The food is delicious and just what we need on a chilly night like tonight.

The waitress brings us a teapot and some teacups, telling us the pot contains soba water, and to mix it with our leftover soup in the teacups to drink after we have finished eating. We haven’t heard of this before and it tastes like a watered down soba-flavoured soup.

We wander home in the cold and although the temperature says it’s 19 degrees, it feels way colder! We try to stay out of the cold by walking through some of the shopping mall tunnels that have artworks on the walls.

We also stock up on a few things from the convenience store for the ride tomorrow before heading back to the apartment to plan our next few days. We are doing our final day of cycling to Sapporo tomorrow but apparently it’s going to rain so we will sees what happens!

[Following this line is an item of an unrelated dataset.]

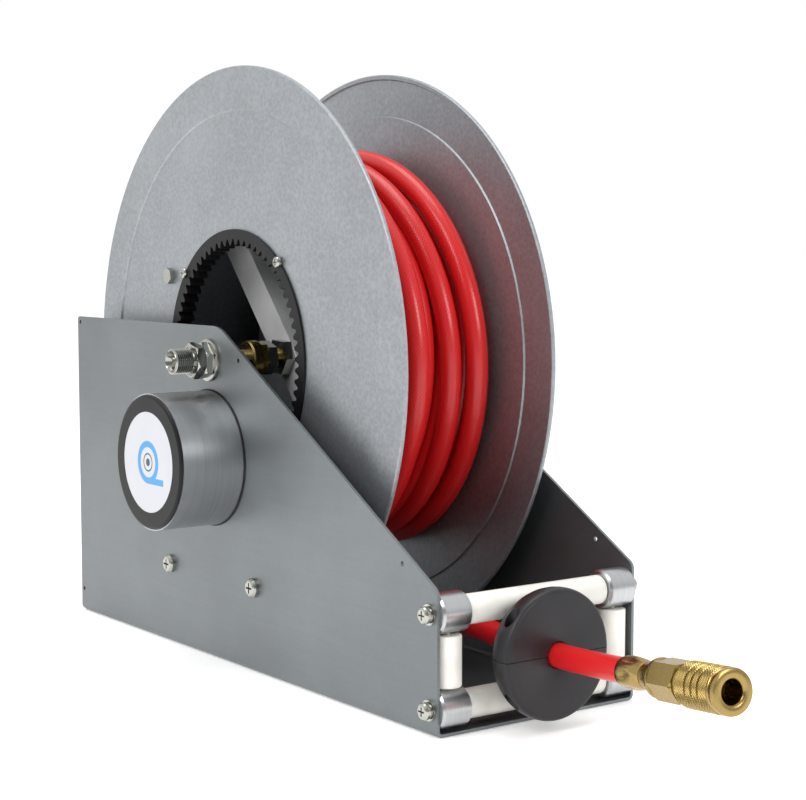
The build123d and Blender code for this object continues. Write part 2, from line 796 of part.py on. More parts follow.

Distance cycled: 64km (coastal roads and wide footpaths, undulating with some decent uphills and downhills up to 9%, around 7-8 tunnels up to 2.2km long)
Accommodation: AirBnB
Lunch: Seico Mart
Dinner: Yabuhan Soba
Japan Travel Tip #8
Cash is best! For a place that’s so technologically advanced it’s surprising that they are still such a cash heavy culture. Except for places like hotels, larger shops and the airport, expect to pay cash. And don’t be afraid to carry large amounts of cash around with you as it’s a pretty safe country.